_Exercise_. In the records that follow, the lines from the one containing "base_wrap();" to the one containing "in imported if", inclusive, are to be given again exactly.

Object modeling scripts
--
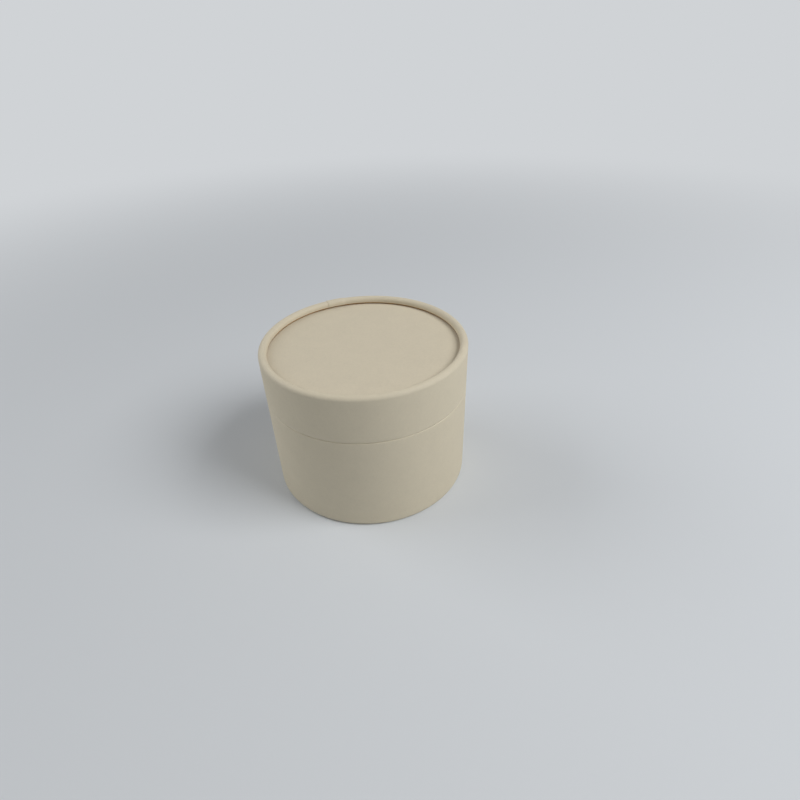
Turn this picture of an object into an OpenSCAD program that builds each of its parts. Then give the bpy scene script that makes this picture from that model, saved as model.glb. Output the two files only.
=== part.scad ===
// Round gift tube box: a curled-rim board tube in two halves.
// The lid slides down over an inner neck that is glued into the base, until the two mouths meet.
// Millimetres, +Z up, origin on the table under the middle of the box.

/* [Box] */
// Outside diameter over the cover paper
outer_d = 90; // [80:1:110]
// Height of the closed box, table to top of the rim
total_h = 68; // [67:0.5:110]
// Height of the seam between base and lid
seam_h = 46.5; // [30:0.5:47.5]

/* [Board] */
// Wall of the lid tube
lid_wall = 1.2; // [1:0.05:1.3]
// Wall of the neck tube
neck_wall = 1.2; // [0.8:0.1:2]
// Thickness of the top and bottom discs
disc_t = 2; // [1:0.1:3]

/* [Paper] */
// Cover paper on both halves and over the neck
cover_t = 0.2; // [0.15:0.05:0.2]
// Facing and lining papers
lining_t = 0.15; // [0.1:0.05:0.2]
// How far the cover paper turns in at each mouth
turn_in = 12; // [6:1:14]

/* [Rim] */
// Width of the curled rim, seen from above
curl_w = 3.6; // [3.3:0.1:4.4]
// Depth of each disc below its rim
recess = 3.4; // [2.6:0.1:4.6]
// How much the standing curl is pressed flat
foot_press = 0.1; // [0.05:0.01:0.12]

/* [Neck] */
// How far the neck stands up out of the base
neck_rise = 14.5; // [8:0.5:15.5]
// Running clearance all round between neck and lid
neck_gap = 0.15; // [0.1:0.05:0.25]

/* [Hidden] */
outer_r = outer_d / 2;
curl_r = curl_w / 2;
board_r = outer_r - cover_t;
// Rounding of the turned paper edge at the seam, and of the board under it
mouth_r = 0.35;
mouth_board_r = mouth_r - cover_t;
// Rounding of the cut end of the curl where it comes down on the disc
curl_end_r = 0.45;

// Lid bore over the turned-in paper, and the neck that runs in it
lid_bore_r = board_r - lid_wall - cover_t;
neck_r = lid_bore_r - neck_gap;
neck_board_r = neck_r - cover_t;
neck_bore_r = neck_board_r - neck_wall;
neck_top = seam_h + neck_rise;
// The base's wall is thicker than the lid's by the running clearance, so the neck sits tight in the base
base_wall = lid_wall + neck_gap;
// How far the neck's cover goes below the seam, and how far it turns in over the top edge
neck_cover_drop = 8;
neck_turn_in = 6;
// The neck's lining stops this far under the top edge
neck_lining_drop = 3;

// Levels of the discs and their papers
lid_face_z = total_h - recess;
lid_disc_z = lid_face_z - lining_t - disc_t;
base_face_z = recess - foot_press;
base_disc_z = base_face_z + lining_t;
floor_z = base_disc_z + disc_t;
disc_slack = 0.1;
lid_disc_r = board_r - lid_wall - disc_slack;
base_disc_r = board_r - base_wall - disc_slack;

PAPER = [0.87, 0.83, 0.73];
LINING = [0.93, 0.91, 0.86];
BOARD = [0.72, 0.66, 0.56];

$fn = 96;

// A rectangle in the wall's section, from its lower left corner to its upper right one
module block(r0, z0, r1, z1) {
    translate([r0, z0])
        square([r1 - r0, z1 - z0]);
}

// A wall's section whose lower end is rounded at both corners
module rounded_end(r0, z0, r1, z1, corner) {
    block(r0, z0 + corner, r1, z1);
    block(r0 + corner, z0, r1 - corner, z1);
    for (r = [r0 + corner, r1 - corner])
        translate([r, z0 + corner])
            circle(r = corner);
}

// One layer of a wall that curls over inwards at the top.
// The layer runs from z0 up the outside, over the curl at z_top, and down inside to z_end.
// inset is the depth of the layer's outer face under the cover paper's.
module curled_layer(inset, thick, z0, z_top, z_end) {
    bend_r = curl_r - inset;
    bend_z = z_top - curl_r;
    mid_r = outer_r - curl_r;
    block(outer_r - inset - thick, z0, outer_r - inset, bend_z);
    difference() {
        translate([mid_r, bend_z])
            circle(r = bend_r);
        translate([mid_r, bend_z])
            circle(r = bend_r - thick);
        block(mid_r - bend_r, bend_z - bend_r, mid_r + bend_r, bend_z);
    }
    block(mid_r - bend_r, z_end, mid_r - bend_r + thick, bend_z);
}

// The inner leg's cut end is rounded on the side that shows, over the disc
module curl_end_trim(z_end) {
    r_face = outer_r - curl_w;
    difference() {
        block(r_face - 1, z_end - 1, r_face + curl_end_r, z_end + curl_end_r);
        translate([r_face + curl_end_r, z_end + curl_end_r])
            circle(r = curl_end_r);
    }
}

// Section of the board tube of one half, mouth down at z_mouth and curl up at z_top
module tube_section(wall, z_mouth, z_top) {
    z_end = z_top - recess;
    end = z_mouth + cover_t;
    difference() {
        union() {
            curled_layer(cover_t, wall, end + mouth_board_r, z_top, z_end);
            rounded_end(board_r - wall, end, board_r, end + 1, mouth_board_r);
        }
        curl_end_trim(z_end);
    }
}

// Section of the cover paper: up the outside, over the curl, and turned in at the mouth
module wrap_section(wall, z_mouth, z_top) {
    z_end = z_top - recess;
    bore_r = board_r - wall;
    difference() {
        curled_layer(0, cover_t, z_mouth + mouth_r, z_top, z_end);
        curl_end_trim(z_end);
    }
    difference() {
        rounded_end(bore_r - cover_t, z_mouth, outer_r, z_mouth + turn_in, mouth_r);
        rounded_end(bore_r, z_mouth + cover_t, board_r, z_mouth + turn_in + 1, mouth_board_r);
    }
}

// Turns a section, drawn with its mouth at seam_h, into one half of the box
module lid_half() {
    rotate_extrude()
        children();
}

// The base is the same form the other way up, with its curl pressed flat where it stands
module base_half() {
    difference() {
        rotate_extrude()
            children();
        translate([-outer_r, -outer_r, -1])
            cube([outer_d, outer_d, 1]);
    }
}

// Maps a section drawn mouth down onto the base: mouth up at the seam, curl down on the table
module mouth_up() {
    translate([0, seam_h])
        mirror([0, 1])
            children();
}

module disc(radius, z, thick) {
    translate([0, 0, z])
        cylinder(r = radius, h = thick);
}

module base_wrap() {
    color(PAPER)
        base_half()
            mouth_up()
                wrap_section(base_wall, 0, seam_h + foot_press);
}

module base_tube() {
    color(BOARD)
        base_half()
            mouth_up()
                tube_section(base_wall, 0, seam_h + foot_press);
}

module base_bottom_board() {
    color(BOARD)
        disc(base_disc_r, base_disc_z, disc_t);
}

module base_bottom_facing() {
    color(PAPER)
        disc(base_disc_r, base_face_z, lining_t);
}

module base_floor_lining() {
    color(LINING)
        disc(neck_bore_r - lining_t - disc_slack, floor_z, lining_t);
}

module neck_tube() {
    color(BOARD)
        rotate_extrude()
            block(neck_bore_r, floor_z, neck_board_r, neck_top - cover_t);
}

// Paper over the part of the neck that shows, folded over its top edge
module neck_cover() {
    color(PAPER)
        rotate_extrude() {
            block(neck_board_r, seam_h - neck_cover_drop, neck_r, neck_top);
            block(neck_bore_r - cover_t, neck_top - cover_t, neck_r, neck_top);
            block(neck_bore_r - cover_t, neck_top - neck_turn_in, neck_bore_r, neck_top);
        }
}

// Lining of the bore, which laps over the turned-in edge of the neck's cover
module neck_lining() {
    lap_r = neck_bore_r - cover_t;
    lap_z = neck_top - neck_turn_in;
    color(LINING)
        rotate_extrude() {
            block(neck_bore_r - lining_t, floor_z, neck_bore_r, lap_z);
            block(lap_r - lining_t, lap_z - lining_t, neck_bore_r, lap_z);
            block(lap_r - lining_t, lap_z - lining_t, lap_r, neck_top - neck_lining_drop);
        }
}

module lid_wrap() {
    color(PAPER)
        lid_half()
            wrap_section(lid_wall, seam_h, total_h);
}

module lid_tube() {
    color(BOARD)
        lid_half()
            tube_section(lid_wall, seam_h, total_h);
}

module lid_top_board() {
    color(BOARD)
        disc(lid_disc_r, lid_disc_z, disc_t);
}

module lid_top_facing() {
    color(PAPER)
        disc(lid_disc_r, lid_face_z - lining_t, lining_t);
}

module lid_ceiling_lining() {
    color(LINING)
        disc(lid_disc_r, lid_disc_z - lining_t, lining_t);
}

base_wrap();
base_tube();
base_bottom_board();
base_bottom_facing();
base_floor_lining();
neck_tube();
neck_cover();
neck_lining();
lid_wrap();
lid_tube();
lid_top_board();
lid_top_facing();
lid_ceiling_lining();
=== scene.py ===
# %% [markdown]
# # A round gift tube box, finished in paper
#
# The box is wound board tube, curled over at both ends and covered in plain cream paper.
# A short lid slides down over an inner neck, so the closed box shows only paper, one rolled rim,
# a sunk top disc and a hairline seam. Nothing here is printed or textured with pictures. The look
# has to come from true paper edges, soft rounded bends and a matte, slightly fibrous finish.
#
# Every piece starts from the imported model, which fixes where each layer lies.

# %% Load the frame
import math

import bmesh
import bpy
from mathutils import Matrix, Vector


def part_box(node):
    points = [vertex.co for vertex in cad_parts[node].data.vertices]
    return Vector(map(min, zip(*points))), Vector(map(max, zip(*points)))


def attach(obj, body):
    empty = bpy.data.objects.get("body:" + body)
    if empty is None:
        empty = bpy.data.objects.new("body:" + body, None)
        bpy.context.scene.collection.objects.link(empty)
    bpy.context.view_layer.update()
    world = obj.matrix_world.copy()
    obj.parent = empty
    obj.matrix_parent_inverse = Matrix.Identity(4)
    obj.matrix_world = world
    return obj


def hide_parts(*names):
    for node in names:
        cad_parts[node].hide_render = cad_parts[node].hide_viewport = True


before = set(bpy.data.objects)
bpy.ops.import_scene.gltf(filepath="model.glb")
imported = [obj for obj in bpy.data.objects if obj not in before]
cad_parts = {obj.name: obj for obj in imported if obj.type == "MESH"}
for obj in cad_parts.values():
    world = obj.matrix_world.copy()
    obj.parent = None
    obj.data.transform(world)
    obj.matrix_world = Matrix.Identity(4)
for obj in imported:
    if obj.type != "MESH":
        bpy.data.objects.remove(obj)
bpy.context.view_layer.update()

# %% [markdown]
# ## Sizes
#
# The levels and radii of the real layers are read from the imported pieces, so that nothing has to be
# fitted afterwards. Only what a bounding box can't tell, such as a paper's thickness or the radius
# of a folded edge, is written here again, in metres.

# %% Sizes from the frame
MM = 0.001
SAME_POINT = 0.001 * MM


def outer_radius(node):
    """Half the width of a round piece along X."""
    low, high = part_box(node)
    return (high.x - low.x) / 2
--
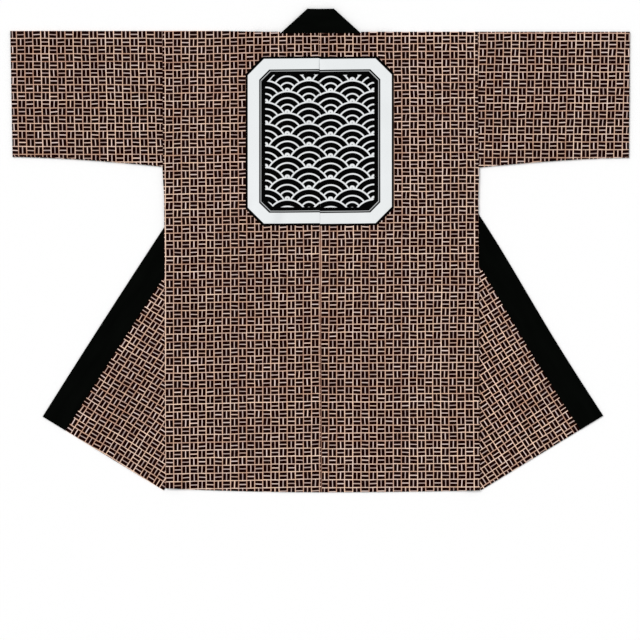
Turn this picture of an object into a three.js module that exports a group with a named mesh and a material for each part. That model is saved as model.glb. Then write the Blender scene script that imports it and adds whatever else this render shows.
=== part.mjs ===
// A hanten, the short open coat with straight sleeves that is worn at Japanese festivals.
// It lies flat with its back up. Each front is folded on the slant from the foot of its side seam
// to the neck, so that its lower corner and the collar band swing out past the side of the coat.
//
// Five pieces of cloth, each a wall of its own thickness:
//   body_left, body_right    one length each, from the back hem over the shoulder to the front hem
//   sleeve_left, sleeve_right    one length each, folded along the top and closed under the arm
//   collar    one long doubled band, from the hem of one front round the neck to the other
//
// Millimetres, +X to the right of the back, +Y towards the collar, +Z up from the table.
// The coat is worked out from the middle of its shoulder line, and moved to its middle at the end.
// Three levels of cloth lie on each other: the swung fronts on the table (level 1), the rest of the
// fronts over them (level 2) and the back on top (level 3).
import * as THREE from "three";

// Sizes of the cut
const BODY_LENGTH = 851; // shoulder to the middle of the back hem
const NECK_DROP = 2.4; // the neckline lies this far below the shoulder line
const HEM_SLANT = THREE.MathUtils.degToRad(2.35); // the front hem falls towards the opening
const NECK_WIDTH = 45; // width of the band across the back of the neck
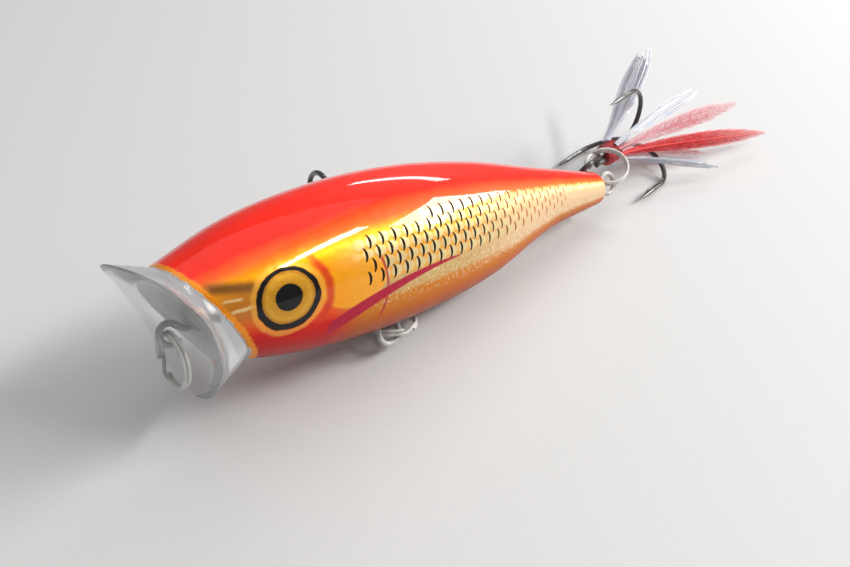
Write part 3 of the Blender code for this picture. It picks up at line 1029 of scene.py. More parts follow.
--
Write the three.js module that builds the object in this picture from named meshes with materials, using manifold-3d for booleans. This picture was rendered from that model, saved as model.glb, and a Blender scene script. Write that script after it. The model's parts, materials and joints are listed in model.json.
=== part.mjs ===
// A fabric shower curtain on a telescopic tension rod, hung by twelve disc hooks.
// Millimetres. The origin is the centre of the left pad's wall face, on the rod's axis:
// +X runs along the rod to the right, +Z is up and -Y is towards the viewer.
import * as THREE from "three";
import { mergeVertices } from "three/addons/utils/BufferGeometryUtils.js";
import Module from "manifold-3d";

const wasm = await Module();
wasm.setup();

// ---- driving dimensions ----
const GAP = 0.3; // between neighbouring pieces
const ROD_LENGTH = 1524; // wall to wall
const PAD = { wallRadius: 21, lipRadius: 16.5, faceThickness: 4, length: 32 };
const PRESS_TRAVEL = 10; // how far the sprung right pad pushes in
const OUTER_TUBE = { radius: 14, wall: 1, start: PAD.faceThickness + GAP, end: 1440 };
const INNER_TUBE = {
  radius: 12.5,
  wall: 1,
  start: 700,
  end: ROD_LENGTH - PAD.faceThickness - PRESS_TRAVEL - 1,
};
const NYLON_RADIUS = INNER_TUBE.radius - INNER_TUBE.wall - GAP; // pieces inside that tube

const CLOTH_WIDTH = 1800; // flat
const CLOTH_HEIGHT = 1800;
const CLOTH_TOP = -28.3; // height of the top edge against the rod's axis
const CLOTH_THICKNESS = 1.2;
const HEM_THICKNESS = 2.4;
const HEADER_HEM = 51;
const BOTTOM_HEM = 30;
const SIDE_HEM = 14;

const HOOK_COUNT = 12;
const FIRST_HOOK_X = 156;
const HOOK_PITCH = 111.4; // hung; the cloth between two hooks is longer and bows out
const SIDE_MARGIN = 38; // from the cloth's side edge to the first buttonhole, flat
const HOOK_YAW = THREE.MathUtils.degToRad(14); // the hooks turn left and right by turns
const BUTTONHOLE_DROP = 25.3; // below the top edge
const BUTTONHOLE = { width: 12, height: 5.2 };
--
_Answer to the task_.
base_wrap();
base_tube();
base_bottom_board();
base_bottom_facing();
base_floor_lining();
neck_tube();
neck_cover();
neck_lining();
lid_wrap();
lid_tube();
lid_top_board();
lid_top_facing();
lid_ceiling_lining();
=== scene.py ===
# %% [markdown]
# # A round gift tube box, finished in paper
#
# The box is wound board tube, curled over at both ends and covered in plain cream paper.
# A short lid slides down over an inner neck, so the closed box shows only paper, one rolled rim,
# a sunk top disc and a hairline seam. Nothing here is printed or textured with pictures. The look
# has to come from true paper edges, soft rounded bends and a matte, slightly fibrous finish.
#
# Every piece starts from the imported model, which fixes where each layer lies.

# %% Load the frame
import math

import bmesh
import bpy
from mathutils import Matrix, Vector


def part_box(node):
    points = [vertex.co for vertex in cad_parts[node].data.vertices]
    return Vector(map(min, zip(*points))), Vector(map(max, zip(*points)))


def attach(obj, body):
    empty = bpy.data.objects.get("body:" + body)
    if empty is None:
        empty = bpy.data.objects.new("body:" + body, None)
        bpy.context.scene.collection.objects.link(empty)
    bpy.context.view_layer.update()
    world = obj.matrix_world.copy()
    obj.parent = empty
    obj.matrix_parent_inverse = Matrix.Identity(4)
    obj.matrix_world = world
    return obj


def hide_parts(*names):
    for node in names:
        cad_parts[node].hide_render = cad_parts[node].hide_viewport = True


before = set(bpy.data.objects)
bpy.ops.import_scene.gltf(filepath="model.glb")
imported = [obj for obj in bpy.data.objects if obj not in before]
cad_parts = {obj.name: obj for obj in imported if obj.type == "MESH"}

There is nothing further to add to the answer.